Ahem... The eye opening lesson I learned is even the bad stuff in life is good.  My father, whom I adored, died when I was 26, just a few weeks shy of 27.  My father's death ended up being a gift of sorts because in grieving his death, I learned that he was my center.  As long as my father loved me, I could love myself.  (Now, if given the choice to have my father and go on being stupid about this particular life lesson for a while longer, I would have chosen my father, but life had other plans.)  Over time, that phrase became cumbersome as a simple reminder to myself and I shortened it to Life Is Good.  


Always a cheerleader for others' highest good, I came to see that it was my job to affirm life.  Indeed, I think it is everyone's job.  


Then, as life would have it, I met someone who had a very jaded view of the human condition, a true melancholy about the suffering most people endure.  Don't get me wrong, I shared all of the specifics of that view, but for whatever reason joy for life springs from me and helps me approach what I encounter in life with love in my heart.  

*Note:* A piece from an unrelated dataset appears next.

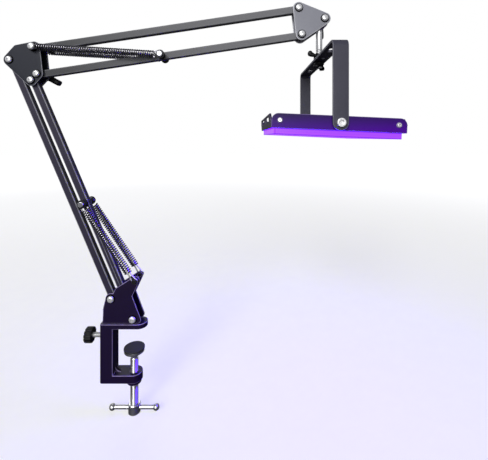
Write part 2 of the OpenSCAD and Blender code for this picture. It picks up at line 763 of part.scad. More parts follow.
// Yoke
module yoke() {
  color(black) translate([stem_x, 0, 0]) difference() {
    intersection() {
      translate([-yoke_w / 2, 0, 0]) rotate([90, 0, 90]) linear_extrude(yoke_w) difference() {
        arch(yoke_span / 2, yoke_top, yoke_bend);
        arch(yoke_span / 2 - yoke_t, yoke_under, yoke_bend - yoke_t);
      }
      side(-yoke_span, yoke_span) {
        translate([0, lamp_z]) circle(r = yoke_w / 2);
        translate([-yoke_w / 2, lamp_z]) square([yoke_w, yoke_rise + 1]);
      }
    }
    cross_pin([0, lamp_z], lamp_bolt_d / 2 + fit, -yoke_span, yoke_span);
    translate([0, 0, yoke_under - 1]) {
      cylinder(r = stem_d / 2 + fit, h = yoke_t + 2);
      for (s = [-1, 1]) {
        translate([0, s * slot_at, 0]) linear_extrude(yoke_t + 2) slot_plan();
        translate([0, s * small_hole_at, 0]) cylinder(r = small_hole_r, h = yoke_t + 2);
      }
    }
  }
}
small_hole_at = 22;
small_hole_r = 2.6;
module slot_plan() {
  run = (slot_len - slot_w) / 2;
  square([slot_w, 2 * run], center = true);
  for (s = [-1, 1]) translate([0, s * run]) circle(d = slot_w);
}
// An arch in the Y and Z plane, half as wide as half, its top at z and its corners of radius r
module arch(half, z, r) {
  bottom = lamp_z - yoke_w;
  translate([-half, bottom]) square([2 * half, z - r - bottom]);
  translate([r - half, bottom]) square([2 * (half - r), z - bottom]);
  for (s = [-1, 1]) translate([s * (half - r), z - r]) circle(r = r);
}
module yoke_wing_nut() {
  color(plastic) translate([stem_x, 0, yoke_top])
    wing_nut(yoke_wing_span, stem_d / 2 + 3, 8, stem_d / 2 + fit);
}
module yoke_lower_wing_nut() {
  color(plastic) translate([stem_x, 0, yoke_under]) rotate([180, 0, 55])
    wing_nut(yoke_wing_span - 5, stem_d / 2 + 2.5, 6, stem_d / 2 + fit);
}

// Lamp, drawn round its pivot and then tilted
module in_lamp() {
  translate([stem_x, 0, lamp_z]) rotate([0, lamp_tilt, 0]) children();
}
wall_top = lamp_w / 2 + wall_lean;
module wall_plan(s) {
  polygon([for (q = [[lamp_w / 2 - wall_t, low_h], [lamp_w / 2, low_h], [wall_top, top_h], [wall_top - wall_t, top_h]])
    [s * q[0], q[1]]]);
}
// The sloping cut at each end of the long walls
wall_end = [[shell_len / 2 + 1, 0], [shell_len / 2 - 9, top_h + 1], [shell_len / 2 + 1, top_h + 1]];
vent_len = 50;
vent_h = 5.5;
module lamp_shell() {
  boss_x = end_screw_x;
  color(black) in_lamp() difference() {
    union() {
      side(-shell_len / 2, shell_len / 2) {
        for (s = [-1, 1]) wall_plan(s);
        translate([-lamp_w / 2 + wall_t / 2, deck_z]) square([lamp_w - wall_t, deck_t]);
      }
      side(-shell_len / 2 + 20, shell_len / 2 - 20) for (i = [0:fins - 1])
        translate([(i + 0.5 - fins / 2) * (lamp_w - 22) / fins - 0.8, deck_top - 0.5])
          square([1.6, top_h - deck_top - 1]);
      for (s = [-1, 1]) scale([1, s, 1]) {
        cross_pin([0, 0], lamp_bolt_d / 2 + 2, shell_len / 2 - bolt_tip, shell_len / 2);
        for (x = [-boss_x, boss_x]) cross_pin([x, 0], 3.2, shell_len / 2 - 10, shell_len / 2);
      }
    }
    for (s = [-1, 1]) scale([1, s, 1]) {
      cross_pin([0, 0], lamp_bolt_d / 2 + seat, shell_len / 2 - bolt_tip + 2, shell_len);
      for (x = [-boss_x, boss_x]) cross_pin([x, 0], 1.5 + seat, shell_len / 2 - 8, shell_len);
      translate([0, shell_len / 4 - 5, deck_top + 1]) translate([-lamp_w, -vent_len / 2, 0])
        cube([2 * lamp_w, vent_len, vent_h]);
      translate([-lamp_bolt_d, shell_len / 2 - bolt_tip - 1, low_h - 1])
        cube([2 * lamp_bolt_d, bolt_tip + 2, deck_z - low_h + 1]);
    }
    cross_pin([gland_x, 0], gland_r + 1, shell_len / 2 - 6, shell_len);
    for (s = [-1, 1]) scale([s, 1, 1]) translate([lamp_w / 2 - 4, 0, 0]) rotate([90, 0, 90])
      linear_extrude(10) for (u = [-1, 1]) polygon([for (q = wall_end) [u * q[0], q[1]]]);
  }
}
module end_plan() {
  hull_w = lamp_w / 2 - end_r;
  for (s = [-1, 1]) translate([s * hull_w, top_h - end_r]) circle(r = end_r);
  translate([-hull_w, low_h]) square([2 * hull_w, lamp_h]);
  translate([-lamp_w / 2, low_h]) square([lamp_w, lamp_h - end_r]);
}
module end_plate(s) {
  in_lamp() scale([1, s, 1]) difference() {
    side(shell_len / 2, lamp_len / 2) end_plan();
    cross_pin([0, 0], lamp_bolt_d / 2 + seat, 0, lamp_len);
    for (x = [-end_screw_x, end_screw_x]) cross_pin([x, 0], 1.5 + seat, 0, lamp_len);
    if (s > 0) cross_pin([gland_x, 0], gland_r + seat, 0, lamp_len);
  }
}
module lamp_end_near() {
  color(black) end_plate(-1);
}
module lamp_end_far() {
  color(black) end_plate(1);
}
module lamp_screws() {
  color(steel) in_lamp() for (s = [-1, 1]) scale([1, s, 1]) for (x = [-end_screw_x, end_screw_x]) {
    cross_pin([x, 0], 1.5, shell_len / 2 - 7, lamp_len / 2);
    translate([x, lamp_len / 2, 0]) rotate([-90, 0, 0]) difference() {
      cylinder(r1 = 2.9, r2 = 2, h = 1.6);
      translate([0, 0, 0.8]) cylinder(d = 1.8, h = 2, $fn = 6);
    }
  }
}
lamp_head_h = 3.4;
module lamp_bolts() {
  color(steel) in_lamp() for (s = [-1, 1]) scale([1, s, 1]) {
    cross_pin([0, 0], lamp_bolt_d / 2, shell_len / 2 - bolt_tip + 3, yoke_span / 2);
    translate([0, yoke_span / 2, 0]) rotate([-90, 0, 0]) difference() {
      cylinder(r = lamp_bolt_d / 2 + 1.4, h = lamp_head_h);
      translate([0, 0, 1.2]) cylinder(d = 5.2, h = lamp_head_h, $fn = 6);
    }
  }
}
module lamp_washers() {
  color(plastic) in_lamp() for (s = [-1, 1]) scale([1, s, 1])
    cross_ring([0, 0], 7, lamp_bolt_d / 2 + seat, lamp_len / 2, lamp_len / 2 + lamp_gap - slack);
}

// Lens, its seal and the board behind it
lens_r = 3;
flange_h = 2;
module rounded_plan(x, y, r) {
  for (s = [-1, 1]) for (u = [-1, 1]) translate([s * (x - r), u * (y - r)]) circle(r = r);
  square([2 * x, 2 * (y - r)], center = true);
  square([2 * (x - r), 2 * y], center = true);
}
lens_x = lamp_w / 2 - lens_inset;
lens_y = lamp_len / 2 - lens_inset;
flange_x = lamp_w / 2 - wall_t - 0.3;
flange_y = shell_len / 2 - 0.3;
module lens() {
  color([0.62, 0.4, 1, 0.8]) in_lamp() difference() {
    union() {
      translate([0, 0, low_h - lens_h]) linear_extrude(lens_h) rounded_plan(lens_x, lens_y, lens_r);
      translate([0, 0, low_h]) linear_extrude(flange_h) rounded_plan(flange_x, flange_y, lens_r);
    }
    translate([0, 0, low_h - lens_h + lens_wall]) linear_extrude(lens_h + flange_h)
      rounded_plan(lens_x - lens_wall - 1, lens_y - lens_wall - 1, lens_r);
  }
}
module lens_seal() {
  color("#1c1c1c") in_lamp() translate([0, 0, low_h + flange_h]) linear_extrude(deck_z - low_h - flange_h)
    difference() {
      rounded_plan(flange_x, flange_y, lens_r);
      rounded_plan(flange_x - 3, flange_y - 3, lens_r);
    }
}
board_x = flange_x - 8;
board_y = flange_y - 16;
board_t = 1.6;
module led_board() {
  color("whitesmoke") in_lamp() translate([-board_x, -board_y, deck_z - board_t])
    cube([2 * board_x, 2 * board_y, board_t]);
}
led_w = 7;
led_t = 1.4;
module led_chips() {
  color([0.55, 0.3, 1]) in_lamp() for (i = [0:leds_x - 1]) for (k = [0:leds_y - 1])
    translate([(i + 0.5 - leds_x / 2) * 2 * board_x / leds_x - led_w / 2,
               (k + 0.5 - leds_y / 2) * 2 * board_y / leds_y - led_w / 2, deck_z - board_t - led_t])
      cube([led_w, led_w, led_t]);
}

// Cable gland
gland_r = gland_bore / 2 + 1.6;
module cable_gland() {
  color(plastic) in_lamp() translate([gland_x, lamp_len / 2, 0]) rotate([-90, 0, 0]) difference() {
    union() {
      translate([0, 0, -end_t]) cylinder(r = gland_r, h = end_t + 1);
      cylinder(d = 14.4, h = 4, $fn = 6);
      translate([0, 0, 4]) cylinder(r1 = 6.2, r2 = 5, h = 8);
    }
    translate([0, 0, -6]) cylinder(d = gland_bore, h = 20);
  }
}

clamp_frame();
thrust_washer();
pad_cup();
pad_face();
clamp_screw();
tommy_bar();
lock_screw();
lock_knob();
base_bracket();
swivel_post();
ear_studs();
base_bolts();
base_nuts();
base_washers();
lower_bar_left();
lower_left_plugs();
lower_bar_right();
lower_right_plugs();
lower_anchor_bolt();
lower_anchor_sleeves();
lower_spring_near();
lower_spring_far();
lower_spring_hooks();
elbow_plate_near();
elbow_plate_far();
elbow_bolts();
elbow_nuts();
elbow_washers();
elbow_wing_nut();
upper_bar_top();
upper_top_plugs();
upper_bar_bottom();
upper_bottom_plugs();
upper_anchor_bolt();
upper_anchor_sleeves();
upper_spring_near();
upper_spring_far();
upper_spring_hooks();
head_plate_near();
head_plate_far();
head_bolts();
head_nuts();
head_washers();
head_wing_nut();
stem_knuckle();
stem_rod();
yoke();
yoke_wing_nut();
yoke_lower_wing_nut();
lamp_shell();
lamp_end_near();
lamp_end_far();
lamp_screws();
lamp_bolts();
lamp_washers();
lens();
lens_seal();
led_board();
led_chips();
cable_gland();
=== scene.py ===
# %% [markdown]
# # A desk-clamped spring arm with a flat UV lamp
# This lesson dresses a finished CAD model as the real product looks: a black twin-bar arm on a table clamp,
# with two pairs of springs, bright pivot bolts, black wing nuts, and a slim lamp in a bent yoke. The CAD
# model is the frame. It gives the places and the sizes, and each piece made here, apart from the springs'
# turns, rides on one of its bodies.

# %% Load the frame
import json
import math

import bmesh
import bpy
from mathutils import Matrix, Vector
from mathutils.bvhtree import BVHTree


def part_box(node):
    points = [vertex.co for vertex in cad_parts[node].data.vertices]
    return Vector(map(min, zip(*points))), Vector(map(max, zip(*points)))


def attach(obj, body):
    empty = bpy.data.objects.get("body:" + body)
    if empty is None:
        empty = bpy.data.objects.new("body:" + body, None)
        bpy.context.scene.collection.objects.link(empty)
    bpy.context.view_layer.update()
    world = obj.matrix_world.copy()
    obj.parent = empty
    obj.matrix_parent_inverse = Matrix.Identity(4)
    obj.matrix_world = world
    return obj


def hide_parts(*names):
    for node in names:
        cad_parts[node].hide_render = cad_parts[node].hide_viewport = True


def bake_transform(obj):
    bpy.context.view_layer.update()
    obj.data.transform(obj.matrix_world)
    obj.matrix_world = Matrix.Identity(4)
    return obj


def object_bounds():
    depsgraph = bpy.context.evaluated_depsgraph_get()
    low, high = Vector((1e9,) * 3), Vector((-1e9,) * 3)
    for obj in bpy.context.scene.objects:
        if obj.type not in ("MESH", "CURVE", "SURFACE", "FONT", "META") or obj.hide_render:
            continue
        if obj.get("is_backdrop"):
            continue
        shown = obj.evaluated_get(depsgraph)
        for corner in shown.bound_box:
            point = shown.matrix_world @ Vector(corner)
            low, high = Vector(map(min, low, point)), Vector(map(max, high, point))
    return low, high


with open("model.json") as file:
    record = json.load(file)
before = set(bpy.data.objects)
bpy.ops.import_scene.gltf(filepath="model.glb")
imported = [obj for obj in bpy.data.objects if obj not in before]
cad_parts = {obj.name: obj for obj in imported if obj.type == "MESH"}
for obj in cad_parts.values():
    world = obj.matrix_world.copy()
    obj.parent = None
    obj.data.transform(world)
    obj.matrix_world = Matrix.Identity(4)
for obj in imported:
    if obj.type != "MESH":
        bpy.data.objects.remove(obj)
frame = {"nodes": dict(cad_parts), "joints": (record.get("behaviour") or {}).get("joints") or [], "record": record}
cad_low, cad_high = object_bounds()
nodes = frame["nodes"]
joint_at = {j["name"]: Vector(j["pos_m"]) for j in frame["joints"] if j.get("pos_m")}
body_of_node = {n: b for b, names in frame["record"]["behaviour"]["bodies"].items() for n in names}
slot_of_node = {s["node"]: s["material_slot"] for s in frame["record"]["subparts"]}
MM = 0.001
print("CAD nodes:", len(nodes), "box in mm:", [round(v / MM) for v in cad_high - cad_low])

# %% [markdown]
# ## Helpers for objects and node trees
# Every object made here is linked to the scene in the same way. The world, the finishes and the Geometry
# Nodes are all trees of nodes, so one helper adds a node, sets it, and fills its inputs, each with a value or
# with a link to another node's output. A tree then reads as a list of what it does.


# %% Adding objects, nodes and groups
def add_object(name, data):
    made = bpy.data.objects.new(name, data)
    bpy.context.scene.collection.objects.link(made)
    return made


def feed(tree, socket, value):
    """Gives an input a value, or links it to another node's output."""
    if isinstance(value, bpy.types.NodeSocket):
        tree.links.new(value, socket)
    else:
        socket.default_value = value


def add_node(tree, kind, inputs=None, **settings):
    """Adds a node with these settings, and feeds its inputs by name or by number."""
    made = tree.nodes.new(kind)
    for label, value in settings.items():
        setattr(made, label, value)
    for label, value in (inputs or {}).items():
        feed(tree, made.inputs[label], value)
    return made


def multiply(tree, a, b):
    return add_node(tree, "ShaderNodeMath", {0: a, 1: b}, operation="MULTIPLY").outputs[0]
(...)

She could not understand how I could possibly think life is good, how I could love life, how I could be joyous in the face of life's suffering.  So I wrote the following poem for her, and by poem's end, you will see how I ended up with the second half of my life's motto.


Life Is Good.
Regardless of the vagaries of living, life is worth living
if only to have the opportunity
to smell the sweet lemon-vanilla scent of magnolia blossoms,
to see one paper-thin periwinkle butterfly flutter about,
to feel one cool breeze dance across your skin on a warm summer day,
to hear one chickadee call out for a mate, or
to taste the juicy nectar of one ripe peach.
Joy--the possibility of joy--is abundant even in times of sorrow
if only we use our senses.
Love Life Back.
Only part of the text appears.